Encore une fois, le lecteur ne peut s’empêcher de se dire que si les humains étaient moins bornés dans leurs convictions (souvent stupides) et plus tolérants, tout ce gâchis pourrait être évité. Plusieurs scènes m’ont d’ailleurs profondément révoltée : au self, en classe, lors de l’enterrement de vous savez qui (pour ceux et celles qui ont lu ce premier tome)… je ne comprends pas qu’on puisse arriver à un tel niveau de haine surtout lorsque celle-ci est induite par l’habitude, par la pensée générale parce que l’individu ne sait pas réfléchir par lui-même.
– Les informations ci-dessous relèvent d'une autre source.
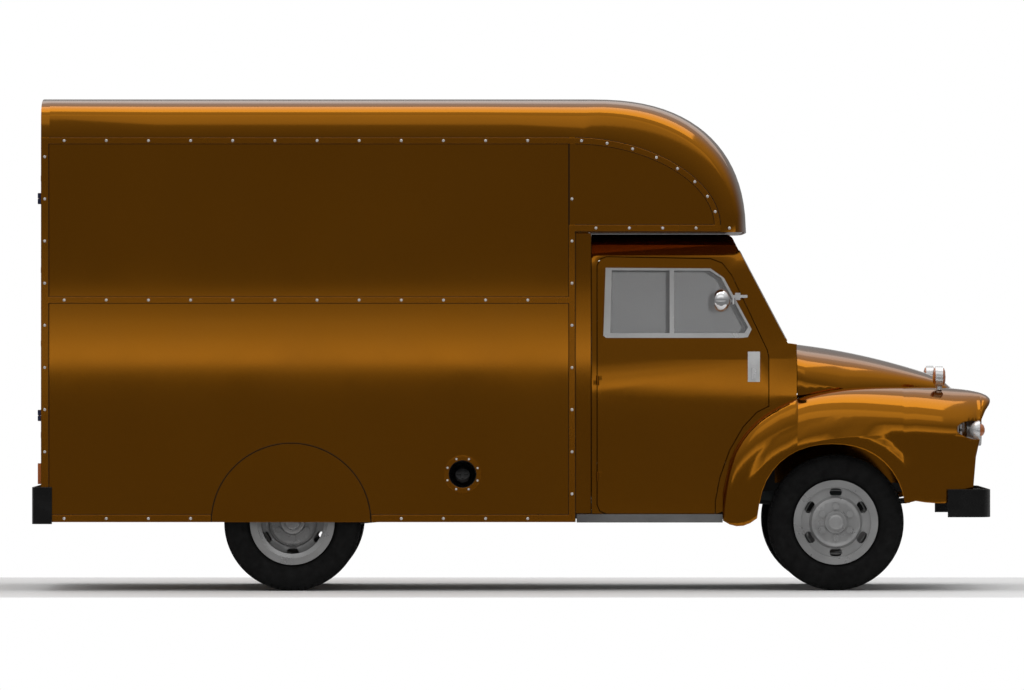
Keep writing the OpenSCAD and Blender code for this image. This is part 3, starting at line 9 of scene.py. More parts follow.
import bmesh
import bpy
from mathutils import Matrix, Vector


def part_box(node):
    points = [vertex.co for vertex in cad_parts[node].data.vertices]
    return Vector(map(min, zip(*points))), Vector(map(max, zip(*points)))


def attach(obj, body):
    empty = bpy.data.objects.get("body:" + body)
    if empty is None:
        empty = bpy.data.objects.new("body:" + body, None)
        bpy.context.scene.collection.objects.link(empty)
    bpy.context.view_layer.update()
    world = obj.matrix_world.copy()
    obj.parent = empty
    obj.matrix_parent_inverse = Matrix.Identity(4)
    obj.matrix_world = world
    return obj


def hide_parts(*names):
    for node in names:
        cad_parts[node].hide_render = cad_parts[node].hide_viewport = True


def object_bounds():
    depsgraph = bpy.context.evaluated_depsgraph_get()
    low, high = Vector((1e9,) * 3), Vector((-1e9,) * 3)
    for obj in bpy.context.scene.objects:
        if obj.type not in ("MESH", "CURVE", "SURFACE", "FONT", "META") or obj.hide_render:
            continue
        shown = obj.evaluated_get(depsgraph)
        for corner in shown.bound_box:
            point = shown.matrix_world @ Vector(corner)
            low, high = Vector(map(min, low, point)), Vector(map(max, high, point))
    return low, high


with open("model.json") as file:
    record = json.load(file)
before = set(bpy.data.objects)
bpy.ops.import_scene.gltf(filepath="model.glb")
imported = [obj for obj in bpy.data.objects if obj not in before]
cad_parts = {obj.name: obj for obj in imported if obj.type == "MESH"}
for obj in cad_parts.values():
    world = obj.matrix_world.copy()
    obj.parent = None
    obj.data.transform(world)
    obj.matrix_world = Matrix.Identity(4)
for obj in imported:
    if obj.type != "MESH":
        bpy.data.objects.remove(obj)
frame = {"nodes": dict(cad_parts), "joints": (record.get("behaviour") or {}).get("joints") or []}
cad_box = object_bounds()
nodes = frame["nodes"]

# ---------------------------------------------------------------- materials


class Tree:
    """Short helper for writing one material's nodes."""

    def __init__(self, name):
        self.material = bpy.data.materials.new(name)
        self.material.use_nodes = True
        self.nodes = self.material.node_tree.nodes
        self.links = self.material.node_tree.links
        self.shader = self.nodes["Principled BSDF"]
        self.place = self.nodes.new("ShaderNodeTexCoord").outputs["Object"]

    def set(self, **values):
        for key, value in values.items():
            self.shader.inputs[key.replace("_", " ")].default_value = value

    def noise(self, scale, detail=4.0, stretch=(1, 1, 1)):
        mapping = self.nodes.new("ShaderNodeMapping")
        mapping.inputs["Scale"].default_value = stretch
        texture = self.nodes.new("ShaderNodeTexNoise")
        texture.inputs["Scale"].default_value = scale
        texture.inputs["Detail"].default_value = detail
        self.links.new(self.place, mapping.inputs["Vector"])
        self.links.new(mapping.outputs["Vector"], texture.inputs["Vector"])
        return texture.outputs["Fac"]

    def ramp(self, fac, stops):
        node = self.nodes.new("ShaderNodeValToRGB")
        ramp = node.color_ramp
        while len(ramp.elements) < len(stops):
            ramp.elements.new(0.5)
        for element, (place, value) in zip(ramp.elements, stops):
            element.position = place
            element.color = value if len(value) == 4 else (*value, 1)
        self.links.new(fac, node.inputs["Fac"])
        return node.outputs["Color"]

    def mix(self, fac, a, b, blend="MIX"):
        node = self.nodes.new("ShaderNodeMix")
        node.data_type = "RGBA"
        node.blend_type = blend
        for socket, value in ((node.inputs[0], fac), (node.inputs[6], a), (node.inputs[7], b)):
            if isinstance(value, bpy.types.NodeSocket):
                self.links.new(value, socket)
            elif isinstance(value, (int, float)):
                socket.default_value = value
            else:
                socket.default_value = (*value, 1) if len(value) == 3 else value
        return node.outputs[2]

    def to(self, output, socket):
        self.links.new(output, self.shader.inputs[socket])

    def bump(self, height, strength, distance=0.002):
        node = self.nodes.new("ShaderNodeBump")
        node.inputs["Strength"].default_value = strength
        node.inputs["Distance"].default_value = distance
        self.links.new(height, node.inputs["Height"])
        self.links.new(node.outputs["Normal"], self.shader.inputs["Normal"])

    def edge_wear(self, radius=0.004, amount=0.5):
        """White near worn edges, from the difference between bevelled and true normals."""
        bevel = self.nodes.new("ShaderNodeBevel")
        bevel.samples = 4
        bevel.inputs["Radius"].default_value = radius
        geometry = self.nodes.new("ShaderNodeNewGeometry")
        dot = self.nodes.new("ShaderNodeVectorMath")
        dot.operation = "DOT_PRODUCT"
        self.links.new(bevel.outputs["Normal"], dot.inputs[0])
        self.links.new(geometry.outputs["Normal"], dot.inputs[1])
        return self.ramp(dot.outputs["Value"], [(0.80, (amount,) * 3), (0.97, (0, 0, 0))])


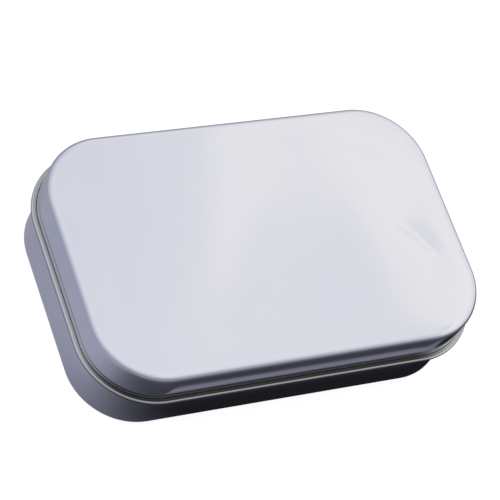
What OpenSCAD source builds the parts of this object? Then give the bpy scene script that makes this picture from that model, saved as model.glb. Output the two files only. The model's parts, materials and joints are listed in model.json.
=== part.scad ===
// Card game tin with a hinged slip lid, pressed from two sheets of tinplate.
// The lid's rim is curled outward into a bead. At the back the bead is the hinge pin:
// two tongues lanced from the body wall pass through slots in the lid and curl round it.
// Millimetres. +Z is up, +Y is the hinge side. The origin is the centre of the base.

/* [Tin] */
// Length of the lid over its side walls
lid_w = 112; // [95:1:150]
// Depth of the lid over its front and back walls
lid_d = 72; // [58:1:110]
// Overall height, closed
tin_h = 27.2; // [24:0.2:45]
// Plan radius of the lid's upright corners
corner_r = 18.4; // [10:0.2:26]
// Gap between the lid's skirt and the body's wall, at the sides and the back
wall_gap = 0.4; // [0.2:0.05:0.6]
// Gap left between the lid's front edge and the body's rim as the lid swings past it
swing_gap = 0.12; // [0.05:0.01:0.3]

/* [Lid] */
// Thickness of the lid sheet
lid_t = 0.25; // [0.2:0.01:0.3]
// Height of the lid from its top down to the middle of the bead
skirt_h = 11.3; // [9:0.1:14]
// Outer radius where the top panel turns down into the skirt
lid_edge_r = 2.1; // [1.4:0.1:3.5]
// Outer radius of the bead curled outward at the rim
bead_r = 0.95; // [0.7:0.05:1.2]
// Angle that the sheet turns through in the bead
bead_turn = 300; // [250:5:300]

/* [Body] */
// Thickness of the body sheet
body_t = 0.25; // [0.2:0.01:0.35]
// Outer radius where the wall turns into the base
base_edge_r = 1.4; // [0.8:0.1:3]
// Outer radius of the rim curled inward at the top of the wall
rim_r = 1; // [0.7:0.05:1.2]
// Angle that the sheet turns through in the rim
rim_turn = 300; // [250:5:305]
// Gap between the rim and the curve inside the closed lid
seat_gap = 0.1; // [0.05:0.01:0.2]
// Width of the flat ring that the tin stands on
foot_w = 1.8; // [1:0.1:5]
// Rise of the base panel above that ring, in two quarter bends
panel_rise = 0.6; // [0.4:0.1:1.2]

/* [Hinge] */
// Width of each tongue
tongue_w = 10; // [6:0.5:14]
// Distance from each tongue to where the corner begins to curve
hinge_inset = 8; // [2:0.5:16]
// Gap all round the bead inside a tongue
tongue_gap = 0.08; // [0.04:0.01:0.1]
// Angle that a tongue wraps round the bead
tongue_wrap = 215; // [190:5:225]
// Inner radius of the bend at a tongue's root
root_r = 0.5; // [0.3:0.05:0.8]
// Gap cut on each side of a tongue by the lancing tool
lance_gap = 0.1; // [0.05:0.05:0.3]
// Gap between a tongue's side and the end of its slot in the lid
slot_side_gap = 0.3; // [0.2:0.05:0.8]
// Gap between a tongue and the upper edge of its slot, lid turning
slot_top_gap = 0.35; // [0.2:0.05:1]

/* [Hidden] */
$fn = 96;
cut = 0.02; // how far a punch runs past each face of the sheet

// lid
bead_out = bead_r - lid_t; // middle of the bead, outside the skirt
bead_z = tin_h - skirt_h;
edge_in = lid_edge_r - lid_t;

// rim: its curl lies seat_gap below the panel, or inside the curve of the lid's edge
seat_across = edge_in - wall_gap - rim_r;
seat_reach = edge_in - seat_gap - rim_r;
rim_drop = seat_across > 0
    ? edge_in - rim_r - sqrt(pow(seat_reach, 2) - pow(seat_across, 2))
    : seat_gap;
rim_top = tin_h - lid_t - tidy(rim_drop);

// front: the lid's front edge turns about the hinge, and comes inward as it lifts, so the
// body's front wall stands back from it by enough to let it pass the rim
rim_rise = rim_top - rim_r - bead_z;
front_reach = bead_out + lid_d - lid_t; // from the hinge axis to the inside of the front skirt
rim_reach = front_reach - rim_r;
front_gap = tidy(rim_reach - sqrt(pow(rim_reach - swing_gap, 2) - pow(rim_rise, 2)));

// body
body_w = lid_w - 2 * (lid_t + wall_gap);
body_d = lid_d - 2 * lid_t - wall_gap - front_gap;
body_r = corner_r - lid_t - wall_gap;
step_r = panel_rise / 2; // middle of the sheet in the bends up to the base panel
foot_in = base_edge_r + foot_w;
panel_in = foot_in + 2 * step_r; // base panel, inside the wall's outer face

// hinge: its axis is the middle of the bead on the back wall
lid_y = (wall_gap - front_gap) / 2; // middle of the lid, from the middle of the body
hinge_y = lid_y + lid_d / 2 + bead_out;
hinge_x = lid_w / 2 - corner_r - hinge_inset - tongue_w / 2; // middle of a tongue
wall_y = -(bead_r + wall_gap); // body wall's outer face, from the hinge axis
curl_in = bead_r + tongue_gap;
curl_out = curl_in + body_t;
root_z = -(curl_out + root_r); // where a tongue leaves the wall, from the hinge axis
tongue_length = 90 * (root_r + body_t / 2) * PI / 180
    + (-wall_y - root_r)
    + tongue_wrap * (curl_in + body_t / 2) * PI / 180;
slot_w = tongue_w + 2 * slot_side_gap;
slot_h = sqrt(pow(curl_out + slot_top_gap, 2) - pow(bead_out, 2));

// Rounds a length up to a hundredth of a millimetre
function tidy(length) = ceil(100 * length - 0.001) / 100;

// Sector of a disc, from one angle anticlockwise to another, reaching past radius r
module wedge(r, from, to) {
    polygon([[0, 0], for (i = [0:3]) 3 * r * [
        cos(from + (to - from) * i / 3),
        sin(from + (to - from) * i / 3)
    ]]);
}

// Sheet of thickness t bent to outer radius r, from one angle through a turn anticlockwise
module bend(r, t, from, turn) {
    difference() {
        circle(r);
        circle(r - t);
        wedge(r, from + turn, from + 360);
    }
}

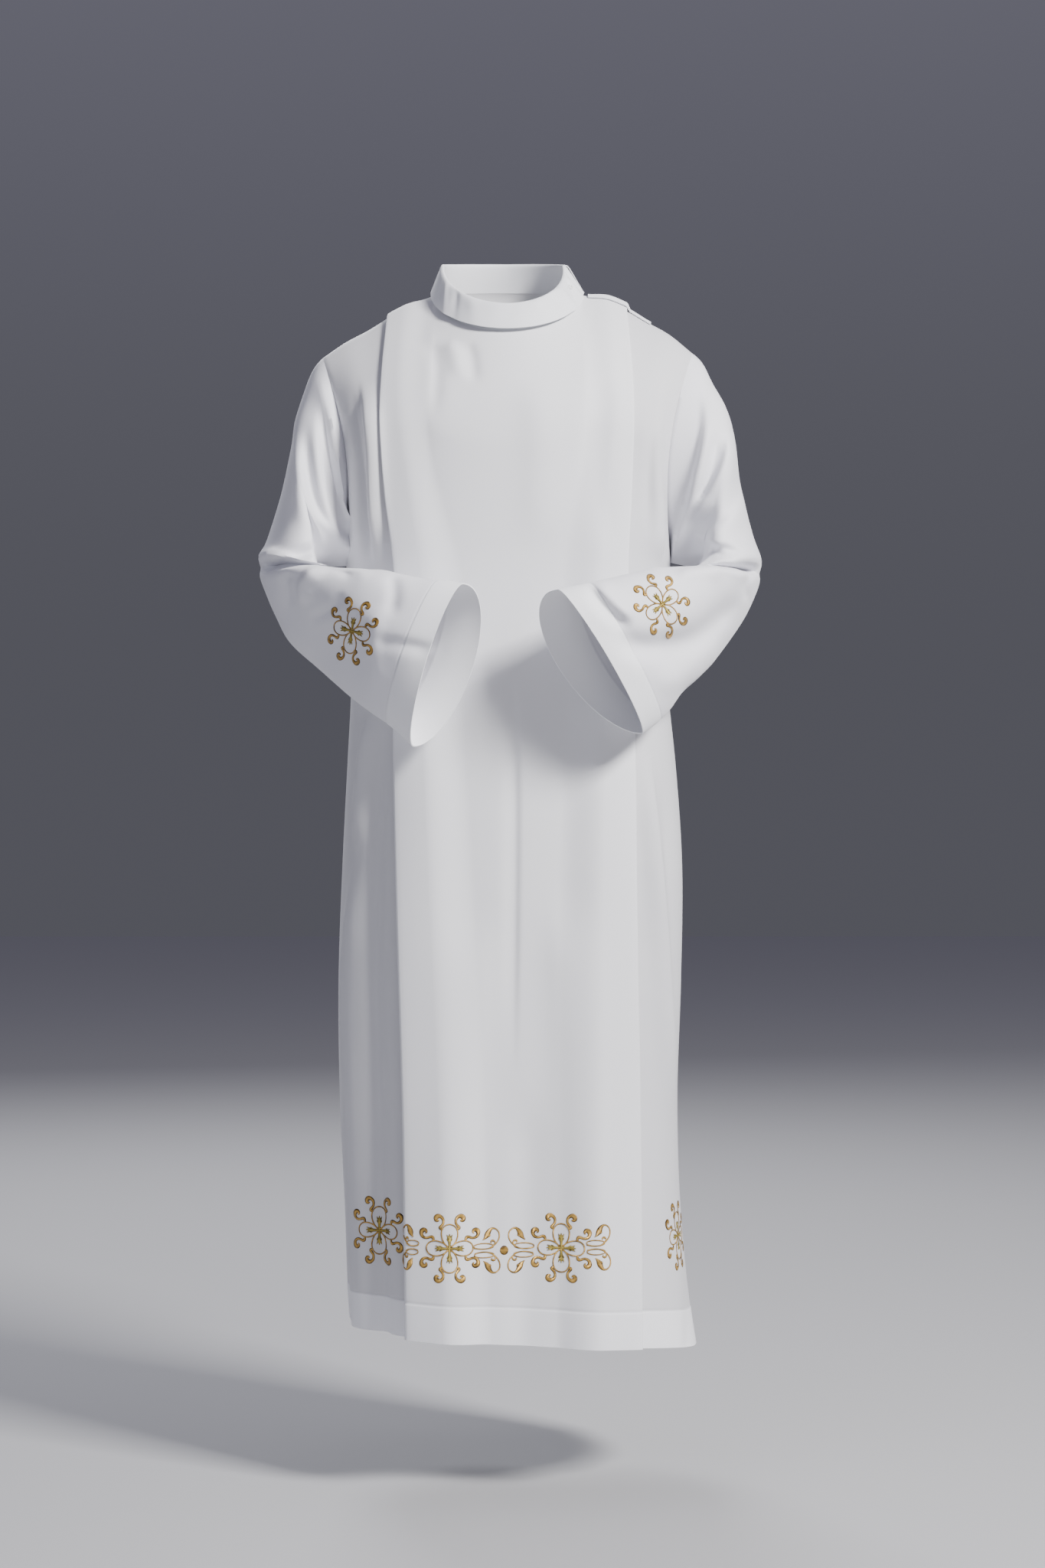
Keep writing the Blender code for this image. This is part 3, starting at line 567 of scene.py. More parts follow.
# Sleeves: wide bell sleeves, one tube of the same cloth each, set into the deep armholes and bent
# at the elbow. The cuff's hem is turned up and sewn like the skirt's.
SLEEVE_RIGHT = np.array((
    # outer x, y, z, inner x, y, z, front, its turn, back, its turn (mm)
    (241.5, 0, -77, 210, 0, -345, 68, 0, 68, 0),
    (254, 0, -94, 226, -2, -348, 70, 3, 70, 3),
    (264, 0, -118, 237, -6, -351, 73, 4, 72, 4),
    (275, 0, -155, 242, -12, -353, 76, 4, 74, 4),
    (281, 2, -194, 243, -22, -355, 78, 2, 75, 4),
    (295, 6, -255, 241, -40, -356, 80, 0, 74, 4),
    (314, 10, -315, 236, -62, -357, 82, 0, 72, 4),
    (325.5, 14, -340, 229, -85, -358, 84, 0, 70, 4),
    (324, 10, -362, 220, -108, -360, 85, 0, 66, 4),
    (314, 0, -388, 207, -130, -362, 86, 2, 62, 4),
    (300, -15, -418, 191, -150, -364, 82, 3, 50, 3),
    (280, -36, -452, 172, -168, -366, 80, 4, 44, 1),
    (238, -86, -489, 152, -184, -368, 74, 5, 38, -4),
    (197, -135, -524, 130, -200, -374, 66, 7, 33, -10),
    (169, -168, -545, 104, -215, -380, 60, 9, 30, -20),
    (141, -190, -564, 77, -230, -384, 52, 12, 30, -31),
    (115, -200, -587.5, 53, -240, -388, 48, 15, 33, -42),
)) / 1000
SLEEVE_LEFT = np.array((
    # outer x, y, z, inner x, y, z, front, its turn, back, its turn (mm)
    (241.5, 0, -71, 212, 0, -345, 68, 0, 68, 0),
    (255, 0, -86, 228, -2, -348, 70, 3, 70, 3),
    (267, 0, -110, 239, -6, -351, 73, 4, 72, 4),
    (283, 0, -140, 245, -12, -353, 76, 4, 74, 4),
    (295, 2, -180, 247, -22, -355, 78, 2, 75, 4),
    (304, 6, -245, 246, -40, -356, 80, 0, 74, 4),
    (319, 10, -304, 242, -62, -357, 82, 0, 72, 4),
    (332, 14, -346, 236, -85, -358, 84, 0, 70, 4),
    (330, 10, -368, 228, -108, -359, 85, 0, 66, 4),
    (322, 0, -390, 215, -128, -360, 86, 2, 62, 4),
    (304, -20, -424, 198, -150, -362, 83, 3, 50, 3),
    (270, -60, -470, 181, -170, -364, 78, 4, 43, 1),
    (245, -90, -496, 161, -186, -370, 72, 5, 38, -6),
    (222, -116, -517, 140, -201, -376, 66, 6, 33, -14),
    (204, -140, -541, 118, -215, -382, 60, 7, 30, -26),
    (186, -162, -558, 92, -230, -389, 52, 9, 30, -40),
    (168, -180, -571, 63, -240, -396, 46, 11, 34, -54),
)) / 1000
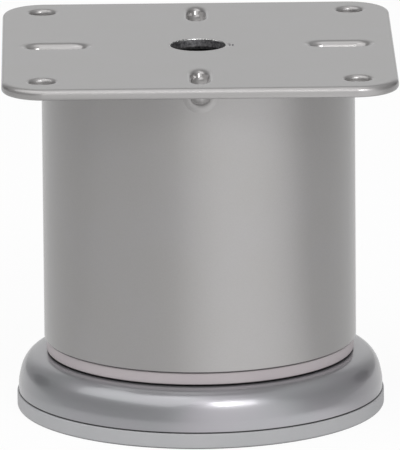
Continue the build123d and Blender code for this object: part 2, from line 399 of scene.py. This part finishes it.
# %% [markdown]
# ## Lacquered shell
# The foot's shell is moulded in plastic and sprayed with a metallic silver base coat, and then
# with a clear gloss coat. The clear coat gives the hard white patch of the soft box, and the
# flakes under it give the soft bright bands.

# %% Clear-coated silver lacquer


def silver_lacquer(name):
    """Sprayed silver under a clear gloss coat."""
    material, tree, output = new_material(name)
    place = add_node(tree, "ShaderNodeTexCoord").outputs["Object"]
    tint, _ = cloudy_tint(tree, place, cloud_size, 2.0, "A0A1A4", "A3A1A6")
    # The base colour carries painted shade in the joints, from an ambient occlusion node.
    shader = add_node(tree, "ShaderNodeBsdfPrincipled", {
        "Base Color": painted_joint_shade(tree, tint), "Metallic": 0.72, "Roughness": 0.33,
        "Coat Weight": 1.0, "Coat Roughness": 0.08, "Coat IOR": 1.5,
    })
    tree.links.new(shader.outputs["BSDF"], output.inputs["Surface"])
    return material


lacquer = silver_lacquer("silver_lacquer")
print("made", lacquer.name)

# %% [markdown]
# ## Moulded plastics
# The insert is polypropylene and the base is a harder ABS. Both came out of a finely sparked
# mould, so they are matte, with a faint even grain. Polypropylene's colour sits a little towards
# pink here, and the base is a neutral light grey.

# %% Matte moulded plastic
grain_size = 0.3 * mm


def moulded_plastic(name, dark, light, roughness):
    """Matte plastic with the fine grain of its mould."""
    material, tree, output = new_material(name)
    place = add_node(tree, "ShaderNodeTexCoord").outputs["Object"]
    tint, _ = cloudy_tint(tree, place, cloud_size, 3.0, dark, light, spread=0.2)
    # The base colour carries painted shade in the joints, from an ambient occlusion node.
    shader = add_node(tree, "ShaderNodeBsdfPrincipled", {
        "Base Color": painted_joint_shade(tree, tint), "Roughness": roughness, "IOR": 1.49,
        "Normal": fine_relief(tree, place, grain_size, 2.0, strength=0.4),
    })
    tree.links.new(shader.outputs["BSDF"], output.inputs["Surface"])
    return material


insert_plastic = moulded_plastic("grey_polypropylene", "B7AFB2", "BBB4B6", 0.5)
base_plastic = moulded_plastic("grey_abs", "ACADAF", "B0B0B2", 0.45)
print("made", insert_plastic.name, "and", base_plastic.name)

# %% [markdown]
# ## Bare and plated steel
# The spindle, its nut and the washer are zinc plated: bright, slightly blue, and uneven where the
# zinc crystals grew. The clip is blackened spring steel. The tack welds are bare steel with a
# blue and brown heat tint. The centre hole's wall is bare and dull, and its edge is chipped, with
# bright specks where the coat broke off.

# %% Steel finishes
zinc_crystal = 1.2 * mm
punch_streak = 0.6 * mm
chip_size = 0.35 * mm
gloss_spread = 0.08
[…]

Vous l’aurez compris, plus d’une fois j’ai eu envie d’entrer dans ce premier tome pour traiter tous les personnages d’imbéciles et pour tenter de leur ouvrir les yeux. La preuve que cet ouvrage, malgré quelques défauts (un contexte trop peu exploité, trop de dialogues au détriment des descriptions ce qui ne permet pas de visualiser un décor précis et donc laisse les scènes dans un certain flou…), n’oublie pas de nous faire réagir et surtout de nous faire ressentir quelque chose d’assez fort (même si le sentiment n’est pas très agréable). C’est ce que je préfère quand je lis : ressentir quelque chose ; parce que de lecture agréable, le texte se transforme en lecture marquante…
J’ai donc envie de vous conseiller la lecture de ce premier tome à vous (jeunes) adultes et pourquoi pas, de le faire découvrir aux adolescents qui vous entourent.
Les avis de Cali, Marly et Sabrina !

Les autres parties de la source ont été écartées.